In earning $188,400 and increasing his career total to $2.2 million, Precisionist paid $3, $3 and $2.40 as the heavy favorite. Super Diamond, who went off at 16-1 and was a doubtful starter until Greinton was forced to the sidelines, paid $7.20 and $3.80. Skywalker, who finished 3 1/2 lengths behind Super Diamond, returned $2.80. Herat, overtaken by Precisionist on the turn for home, finished fifth in the field of seven.

The win was Precisionist’s 15th overall, his 13th in a stake and his third in four starts this year. The only loss was a sixth-place finish in the Santa Anita Handicap, won by Greinton. That was a defeat McCarron blamed on himself for a blistering workout a few days before the race, but Fenstermaker says persistent rains, which prevented him from training the horse as much as he wanted, were also a factor.

As for Sunday, Fenstermaker, like McCarron, wasn’t worried by Super Diamond’s rush from fourth place.

“We were spotting the other horse nine pounds (126 to 117),” Fenstermaker said. “And any time you’re against a horse carrying light weight, there’s a chance he might hurt you. But my horse was just loafing along. When you come to my horse, it’s hard to get by. I could see at the sixteenth pole that we still had something left.”


That left Laffit Pincay, Super Diamond’s jockey, as one of the few people in the race who thought he could win it.

“I thought I had it,” said Pincay, who has ridden eight winners in the last three days. “I thought my horse would run good, but not this good. When I asked him, he really responded. For a while, I thought he was really going by.”

Fenstermaker had given McCarron no plan--after 26 rides, the trainer figures the jockey knows best--so when Herat broke quickly, Precisionist settled into second place going down the backstretch, about two lengths back.

That started McCarron thinking. Herat had gone to the lead in the Santa Anita Handicap and, at 157-1, almost stole the race, losing by three-fourths of a length to Greinton in the final yards.


“I didn’t want Herat to get an easy lead like he did at Santa Anita,” McCarron said. “But by the same token, I didn’t want to be out there by myself, either.”

Precisionist himself solved McCarron’s dilemma. “On the turn, he picked it up on his own,” the jockey said. “Then when I passed Herat, I tried to open up as much of a lead as I could, and have them come and catch me. I wasn’t worried about the horse that got close (Super Diamond), because I felt my horse accelerate at that point.”

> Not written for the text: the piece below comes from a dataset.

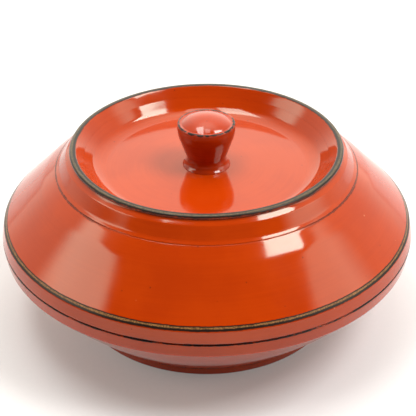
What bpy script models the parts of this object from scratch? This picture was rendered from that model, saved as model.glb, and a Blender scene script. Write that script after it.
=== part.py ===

The plan is to run Precisionist next in the $500,000 Hollywood Gold Cup on July 20. That’s another win that eluded him last year, because Greinton was around to beat Precisionist by 1 3/4 lengths. After splitting eight races, the two horses may never meet again. Too bad for racing, but easier pickings for Precisionist.

Horse Racing Notes


Bill Shoemaker will not ride in Wednesday’s English Derby at Epsom Downs, after all. Shoemaker said that his probable mount, Faraway Dancer, suffered a minor training injury over the weekend and now only has a 50-50 chance to run. “It’s too far to go under the circumstances,” Shoemaker said. . . . Chris McCarron will ride Bold Arrangement in the English Derby. . . . Hollywood Park’s crowd was about 9,000 less than what watched the Californian last year. . . . In another stake on Sunday’s program, Fernando Toro rode favored Park Appeal to a half-length win over Zaide in the Country Queen. John Gosden, who trains Park Appeal, said that Zabaleta came up with a bone chip after finishing far back in this year’s Kentucky Derby and will be sidelined until December. . . . Tanks Brigade, first in Sunday’s fourth race, which was for $16,000 claimers, is a former stakes horse who hadn’t won since August of 1983. The 6-year-old gelding won three stakes, including the Del Mar Derby, and earned almost $300,000 in 1983. . . . Joe Manzi, who saddled Tanks Brigade, also won the ninth race with Koshare. . . . Because of a slow workout over the weekend, undefeated Phone Trick probably won’t run again until the True North Handicap at Belmont Park on June 22. Trainer Dick Mandella had been considering Phone Trick for the Roseben Handicap this Saturday at Belmont.